DIRECTION
Pick out each line in these entries that contains the string "rigid".
___ RECORDS PROVIDED
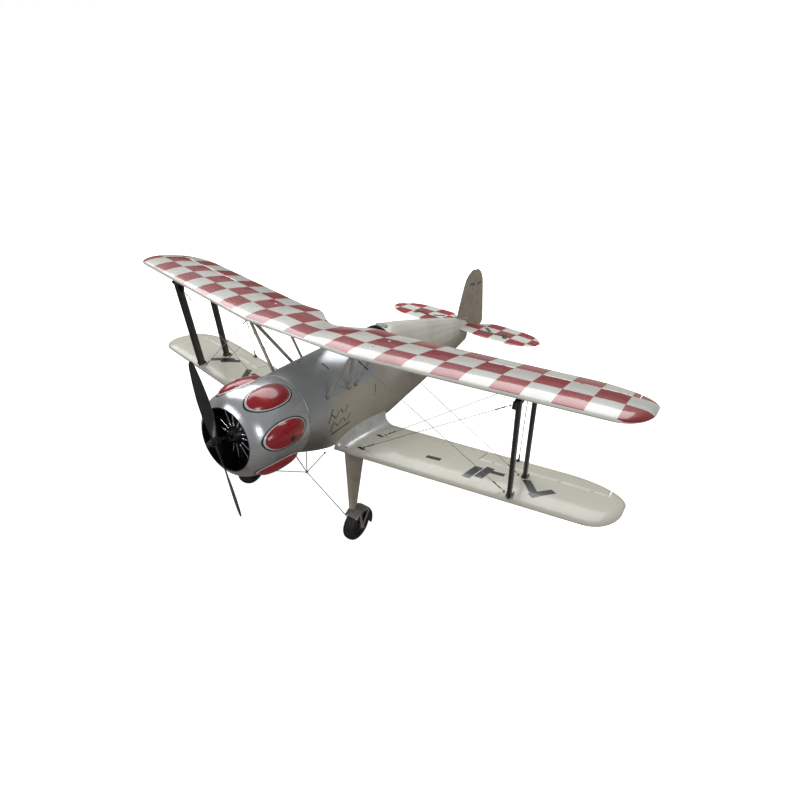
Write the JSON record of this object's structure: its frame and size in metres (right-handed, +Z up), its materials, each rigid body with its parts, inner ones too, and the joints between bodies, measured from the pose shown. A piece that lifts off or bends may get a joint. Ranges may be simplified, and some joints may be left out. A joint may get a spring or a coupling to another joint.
{
  "type": "radio controlled biplane",
  "caption": "Quarter-scale electric model biplane with checkered upper wing, round cowling, wire-braced struts and hinged control surfaces.",
  "frame": {"origin": "centre of the bounding box at ground level, with the model standing on its three wheels", "axes": "+Z up, nose towards -Y, pilot's port wing towards +X; the body axis is tipped 14 degrees nose-up"},
  "size_m": [1.6432, 1.4649, 0.5881],
  "materials": {
    "silver_paint": "gloss",
    "cream_film": "satin film",
    "red_white_film": "gloss film, red and white checks",
    "black_satin": "satin",
    "rubber": "matt",
    "steel": "satin",
    "beige_paint": "satin",
    "engine_dark": "satin",
    "plywood": "bare",
    "shrink_wrap": "satin",
    "clear_plastic": "clear",
    "leather": "satin"
  },
  "bodies": {
    "airframe": {"aileron_servo_port": "black_satin", "aileron_servo_stbd": "black_satin", "battery": "shrink_wrap", "cabane_front_port": "beige_paint", "cabane_front_stbd": "beige_paint", "cabane_rear_port": "beige_paint", "cabane_rear_stbd": "beige_paint", "cowling": "silver_paint", "dummy_engine": "engine_dark", "elevator_servo": "black_satin", "fin": "beige_paint", "firewall": "plywood", "flying_wire_front_port": "steel", "flying_wire_front_stbd": "steel", "flying_wire_rear_port": "steel", "flying_wire_rear_stbd": "steel", "fuselage_shell": "cream_film", "gear_leg_port": "beige_paint", "gear_leg_stbd": "beige_paint", "landing_wire_front_port": "steel", "landing_wire_front_stbd": "steel", "landing_wire_rear_port": "steel", "landing_wire_rear_stbd": "steel", "lower_wing_port": "cream_film", "lower_wing_stbd": "cream_film", "motor_stator": "steel", "mudguard_port": "silver_paint", "mudguard_stbd": "silver_paint", "pilot_seat": "leather", "radio_tray": "plywood", "receiver": "black_satin", "root_fillet_port": "silver_paint", "root_fillet_stbd": "silver_paint", "rudder_servo": "black_satin", "stabilizer_port": "red_white_film", "stabilizer_stbd": "red_white_film", "strut_front_port": "black_satin", "strut_front_stbd": "black_satin", "strut_rear_port": "black_satin", "strut_rear_stbd": "black_satin", "tail_spring": "engine_dark", "undercarriage_spider": "steel", "upper_wing": "red_white_film", "windshield": "clear_plastic"},
    "propeller": {"motor_bell": "steel", "propeller": "black_satin", "prop_nut": "steel"},
    "elevator": {"elevator": "red_white_film"},
    "rudder": {"rudder": "beige_paint"},
    "tail_fork": {"tail_fork": "steel"},
    "tail_wheel": {"tail_wheel": "rubber"},
    "aileron_lower_port": {"aileron_lower_port": "cream_film"},
    "aileron_upper_port": {"aileron_upper_port": "red_white_film"},
    "aileron_link_port": {"aileron_link_port": "black_satin"},
    "main_wheel_port": {"main_wheel_port": "rubber"},
    "aileron_lower_stbd": {"aileron_lower_stbd": "cream_film"},
    "aileron_upper_stbd": {"aileron_upper_stbd": "red_white_film"},
    "aileron_link_stbd": {"aileron_link_stbd": "black_satin"},
    "main_wheel_stbd": {"main_wheel_stbd": "rubber"}
  },
  "joints": [
    {"name": "propeller_spin", "type": "hinge", "parent": "airframe", "child": "propeller", "pos_m": [0, -0.69047, 0.42184], "axis": [0, 0.9703, -0.2419], "continuous": true},
    {"name": "aileron_lower_port_hinge", "type": "hinge", "parent": "airframe", "child": "aileron_lower_port", "pos_m": [0.6, -0.14773, 0.17102], "axis": [0.985, 0.1723, -0.0125], "range_deg": [-25, 25]},
    {"name": "aileron_upper_port_hinge", "type": "hinge", "parent": "airframe", "child": "aileron_upper_port", "pos_m": [0.6, -0.15604, 0.49791], "axis": [0.9763, 0.2117, -0.0454], "range_deg": [-25, 25]},
    {"name": "aileron_link_port_pivot", "type": "hinge", "parent": "aileron_lower_port", "child": "aileron_link_port", "pos_m": [0.518, -0.10308, 0.16066], "axis": [0.985, 0.1723, -0.0125], "range_deg": [-25, 25]},
    {"name": "aileron_lower_stbd_hinge", "type": "hinge", "parent": "airframe", "child": "aileron_lower_stbd", "pos_m": [-0.6, -0.14773, 0.17102], "axis": [0.985, -0.1723, 0.0125], "range_deg": [-25, 25]},
    {"name": "aileron_upper_stbd_hinge", "type": "hinge", "parent": "airframe", "child": "aileron_upper_stbd", "pos_m": [-0.6, -0.15604, 0.49791], "axis": [0.9763, -0.2117, 0.0454], "range_deg": [-25, 25]},
    {"name": "aileron_link_stbd_pivot", "type": "hinge", "parent": "aileron_lower_stbd", "child": "aileron_link_stbd", "pos_m": [-0.518, -0.10308, 0.16066], "axis": [0.985, -0.1723, 0.0125], "range_deg": [-25, 25]},
    {"name": "elevator_hinge", "type": "hinge", "parent": "airframe", "child": "elevator", "pos_m": [0, 0.55295, 0.14274], "axis": [1, 0, 0], "range_deg": [-25, 25]},
    {"name": "rudder_hinge", "type": "hinge", "parent": "airframe", "child": "rudder", "pos_m": [0, 0.58976, 0.21601], "axis": [0, 0.2419, 0.9703], "range_deg": [-30, 30]},
    {"name": "tail_fork_steer", "type": "hinge", "parent": "airframe", "child": "tail_fork", "pos_m": [0, 0.47259, 0.03952], "axis": [0, 0.2419, 0.9703], "range_deg": [-30, 30]},
    {"name": "tail_wheel_spin", "type": "hinge", "parent": "tail_fork", "child": "tail_wheel", "pos_m": [0, 0.47934, 0.01702], "axis": [1, 0, 0], "continuous": true},
    {"name": "main_wheel_port_spin", "type": "hinge", "parent": "airframe", "child": "main_wheel_port", "pos_m": [0.202, -0.46419, 0.048], "axis": [1, 0, 0], "continuous": true},
    {"name": "main_wheel_stbd_spin", "type": "hinge", "parent": "airframe", "child": "main_wheel_stbd", "pos_m": [-0.202, -0.46419, 0.048], "axis": [1, 0, 0], "continuous": true}
  ],
  "couplings": [
    {"joint": "aileron_upper_port_hinge", "follows": "aileron_lower_port_hinge", "ratio": 1},
    {"joint": "aileron_link_port_pivot", "follows": "aileron_lower_port_hinge", "ratio": -1},
    {"joint": "aileron_upper_stbd_hinge", "follows": "aileron_lower_stbd_hinge", "ratio": 1},
    {"joint": "aileron_link_stbd_pivot", "follows": "aileron_lower_stbd_hinge", "ratio": -1},
    {"joint": "tail_fork_steer", "follows": "rudder_hinge", "ratio": 1}
  ]
}
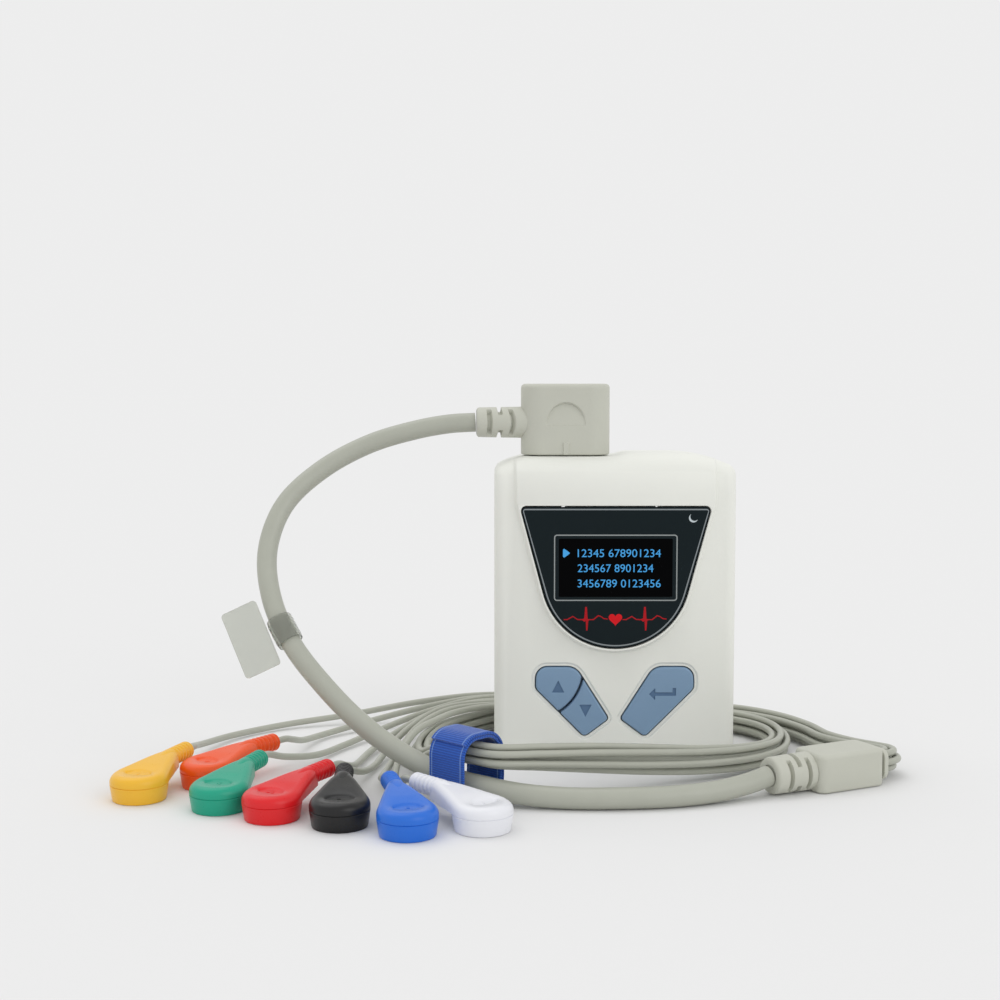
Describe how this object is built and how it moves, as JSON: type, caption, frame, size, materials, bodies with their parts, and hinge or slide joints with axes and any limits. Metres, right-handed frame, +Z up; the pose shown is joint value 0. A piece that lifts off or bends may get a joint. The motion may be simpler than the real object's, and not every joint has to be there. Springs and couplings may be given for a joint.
{
  "type": "holter monitor",
  "caption": "Pocket heart recorder with shield-shaped window, keys, top cable plug, trunk cord, yoke, coiled leads and coloured snap heads.",
  "frame": {"origin": "middle of the recorder's base, on the surface it stands on", "axes": "+Z up through the recorder to its cable plug, -Y out of its window and keys, +X to the right seen from the front"},
  "size_m": [0.1913, 0.1196, 0.0969],
  "materials": {
    "case_white": "fine moulded grain, satin",
    "window_dark": "tinted clear pane, polished",
    "screen": "black display panel",
    "clear_lens": "clear light pipe",
    "key_blue": "satin key tops",
    "cable_grey": "satin overmould",
    "cord_grey": "smooth flexible jacket",
    "clear_film": "clear heat-shrunk film",
    "strap_blue": "hook-and-loop tape",
    "steel": "nickel plated",
    "plug_shell": "plated plug shell",
    "gold": "gold plated contact blade",
    "board_green": "solder mask",
    "chip_black": "moulded package",
    "tray_black": "moulded inner frame",
    "silicone": "silicone sheet",
    "seal_rubber": "sealing ring",
    "cell_can": "plain printed sleeve on a metal can",
    "head_yellow": "satin snap cap",
    "head_orange": "satin snap cap",
    "head_green": "satin snap cap",
    "head_red": "satin snap cap",
    "head_black": "satin snap cap",
    "head_blue": "satin snap cap",
    "head_white": "satin snap cap"
  },
  "bodies": {
    "recorder": {"front_shell": "case_white", "rear_shell": "case_white", "case_seal": "seal_rubber", "display_window": "window_dark", "display_module": "screen", "light_lens": "clear_lens", "key_mat": "silicone", "dome_sheet": "steel", "main_board": "board_green", "processor_chip": "chip_black", "buzzer": "chip_black", "card_socket": "steel", "memory_card": "chip_black", "battery_tray": "tray_black", "battery_1": "cell_can", "battery_2": "cell_can", "battery_contact_1": "steel", "battery_contact_2": "steel", "door_pin": "steel", "cable_socket": "tray_black", "socket_blade": "gold", "trunk_cord": "cord_grey", "tag_sleeve": "clear_film", "tag_flag": "clear_film", "yoke_boot": "cable_grey", "yoke_block": "cable_grey", "lead_grommet": "cable_grey", "cable_strap": "strap_blue", "case_screw_1": "steel", "case_screw_2": "steel", "case_screw_3": "steel", "case_screw_4": "steel", "lead_1_yellow": "cord_grey", "lead_2_orange": "cord_grey", "lead_3_green": "cord_grey", "lead_4_red": "cord_grey", "lead_5_black": "cord_grey", "lead_6_blue": "cord_grey", "lead_7_white": "cord_grey", "snap_head_1_yellow": "head_yellow", "snap_head_2_orange": "head_orange", "snap_head_3_green": "head_green", "snap_head_4_red": "head_red", "snap_head_5_black": "head_black", "snap_head_6_blue": "head_blue", "snap_head_7_white": "head_white", "snap_socket_1": "steel", "snap_socket_2": "steel", "snap_socket_3": "steel", "snap_socket_4": "steel", "snap_socket_5": "steel", "snap_socket_6": "steel", "snap_socket_7": "steel"},
    "button_up": {"button_up": "key_blue"},
    "button_down": {"button_down": "key_blue"},
    "button_enter": {"button_enter": "key_blue"},
    "plug": {"plug_hood": "cable_grey", "plug_insert": "plug_shell", "plug_boot": "cable_grey"},
    "battery_door": {"battery_door": "case_white"}
  },
  "joints": [
    {"name": "button_up_press", "type": "slide", "parent": "recorder", "child": "button_up", "axis": [0, 1, 0], "range_m": [0, 0.0005], "stiffness_N_per_m": 400, "springref_m": -0.0005},
    {"name": "button_down_press", "type": "slide", "parent": "recorder", "child": "button_down", "axis": [0, 1, 0], "range_m": [0, 0.0005], "stiffness_N_per_m": 400, "springref_m": -0.0005},
    {"name": "button_enter_press", "type": "slide", "parent": "recorder", "child": "button_enter", "axis": [0, 1, 0], "range_m": [0, 0.0005], "stiffness_N_per_m": 400, "springref_m": -0.0005},
    {"name": "plug_slide", "type": "slide", "parent": "recorder", "child": "plug", "axis": [0, 0, 1], "range_m": [0, 0.009]},
    {"name": "battery_door_hinge", "type": "hinge", "parent": "recorder", "child": "battery_door", "pos_m": [-0.0146, 0.0105, 0.0383], "axis": [0, 0, 1], "range_deg": [0, 100]}
  ]
}
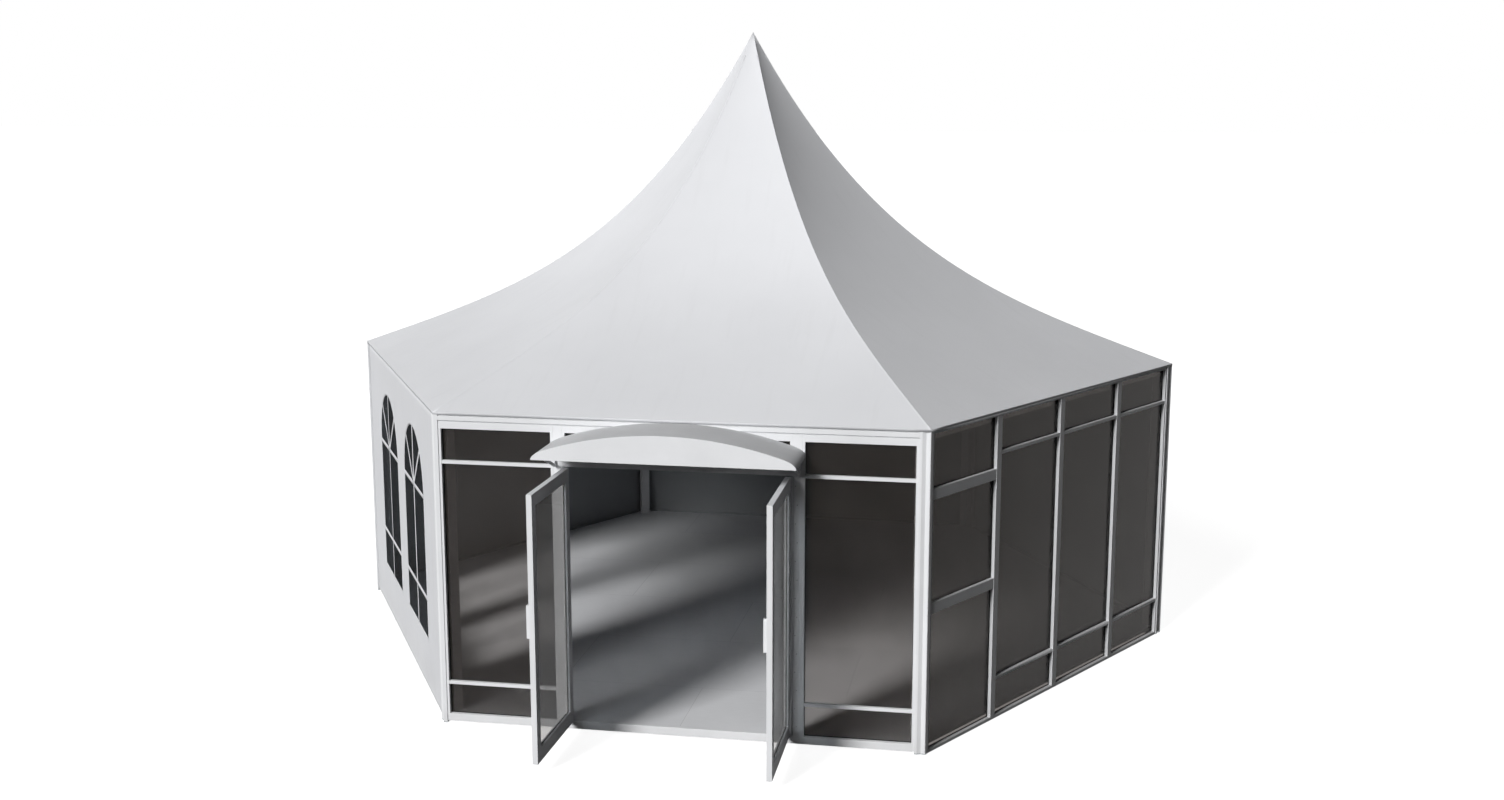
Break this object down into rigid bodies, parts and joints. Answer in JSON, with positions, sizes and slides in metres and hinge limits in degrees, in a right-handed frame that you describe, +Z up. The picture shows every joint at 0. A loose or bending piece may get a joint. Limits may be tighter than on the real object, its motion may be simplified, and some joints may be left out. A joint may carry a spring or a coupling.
{
  "type": "tent",
  "caption": "Hexagonal high-peak marquee with glazed front and side, arched fabric windows, open double door and arched door canopy.",
  "frame": {"origin": "on the ground at the centre of the hexagonal plan, on the underside of the floor deck's middle joist", "axes": "+Z up, the glazed front wall with the door faces -Y, +X to the right as one faces the door"},
  "size_m": [8, 7.8637, 5.697],
  "materials": {
    "coated_pvc_roof": "PVC-coated polyester membrane, satin",
    "coated_pvc_wall": "PVC-coated polyester wall skin, satin",
    "clear_pvc_film": "clear flexible PVC window film",
    "white_powder_coat": "white powder coat on aluminium extrusion, satin",
    "anodised_aluminium": "natural anodised aluminium",
    "galvanised_steel": "hot-dip galvanised steel, dull",
    "bronze_glass": "bronze-tinted toughened glass",
    "floor_board": "grey-coated floor board",
    "grey_canopy_sheet": "grey coated aluminium sheet, satin"
  },
  "bodies": {
    "frame": {"corner_post_front_left": "white_powder_coat", "corner_post_front_right": "white_powder_coat", "corner_post_right": "white_powder_coat", "corner_post_back_right": "white_powder_coat", "corner_post_back_left": "white_powder_coat", "corner_post_left": "white_powder_coat", "foot_plate_front_left": "galvanised_steel", "foot_plate_front_right": "galvanised_steel", "foot_plate_right": "galvanised_steel", "foot_plate_back_right": "galvanised_steel", "foot_plate_back_left": "galvanised_steel", "foot_plate_left": "galvanised_steel", "eave_beam_front": "anodised_aluminium", "eave_beam_right": "anodised_aluminium", "eave_beam_back_right": "anodised_aluminium", "eave_beam_back": "anodised_aluminium", "eave_beam_back_left": "anodised_aluminium", "eave_beam_left": "anodised_aluminium", "stay_rod_front_left_to_back_right": "galvanised_steel", "stay_rod_front_right_to_back_left": "galvanised_steel", "stay_rod_right_to_left": "galvanised_steel", "stay_hub": "galvanised_steel", "mast": "anodised_aluminium", "mast_head": "anodised_aluminium", "roof_membrane": "coated_pvc_roof", "floor_deck": "floor_board", "left_wall_skin": "coated_pvc_wall", "left_window_film": "clear_pvc_film", "back_right_wall_skin": "coated_pvc_wall", "back_wall_skin": "coated_pvc_wall", "back_left_wall_skin": "coated_pvc_wall", "right_frame": "white_powder_coat", "right_pane_1": "bronze_glass", "right_pane_2": "bronze_glass", "right_pane_3": "bronze_glass", "right_pane_4": "bronze_glass", "front_frame_left": "white_powder_coat", "front_pane_left": "bronze_glass", "door_post_left": "white_powder_coat", "front_frame_right": "white_powder_coat", "front_pane_right": "bronze_glass", "door_post_right": "white_powder_coat", "over_door_frame": "white_powder_coat", "over_door_pane": "bronze_glass", "door_threshold": "white_powder_coat", "front_fascia": "white_powder_coat", "hinge_half_post_left": "white_powder_coat", "hinge_half_post_right": "white_powder_coat", "canopy_sheet": "grey_canopy_sheet", "canopy_front_board": "white_powder_coat", "canopy_bracket_left": "white_powder_coat", "canopy_bracket_right": "white_powder_coat"},
    "left_leaf": {"door_leaf_left": "white_powder_coat", "door_glass_left": "bronze_glass", "door_pull_left": "white_powder_coat", "hinge_half_leaf_left": "white_powder_coat"},
    "right_leaf": {"door_leaf_right": "white_powder_coat", "door_glass_right": "bronze_glass", "door_pull_right": "white_powder_coat", "hinge_half_leaf_right": "white_powder_coat"}
  },
  "joints": [
    {"name": "left_door", "type": "hinge", "parent": "frame", "child": "left_leaf", "pos_m": [-0.93, -3.4701, 0], "axis": [0, 0, -1], "range_deg": [-91.2, 73.8]},
    {"name": "right_door", "type": "hinge", "parent": "frame", "child": "right_leaf", "pos_m": [0.93, -3.4701, 0], "axis": [0, 0, 1], "range_deg": [-90.7, 74.3]}
  ]
}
______
COMPLETED TASK
Write the JSON record of this object's structure: its frame and size in metres (right-handed, +Z up), its materials, each rigid body with its parts, inner ones too, and the joints between bodies, measured from the pose shown. A piece that lifts off or bends may get a joint. Ranges may be simplified, and some joints may be left out. A joint may get a spring or a coupling to another joint.
Break this object down into rigid bodies, parts and joints. Answer in JSON, with positions, sizes and slides in metres and hinge limits in degrees, in a right-handed frame that you describe, +Z up. The picture shows every joint at 0. A loose or bending piece may get a joint. Limits may be tighter than on the real object, its motion may be simplified, and some joints may be left out. A joint may carry a spring or a coupling.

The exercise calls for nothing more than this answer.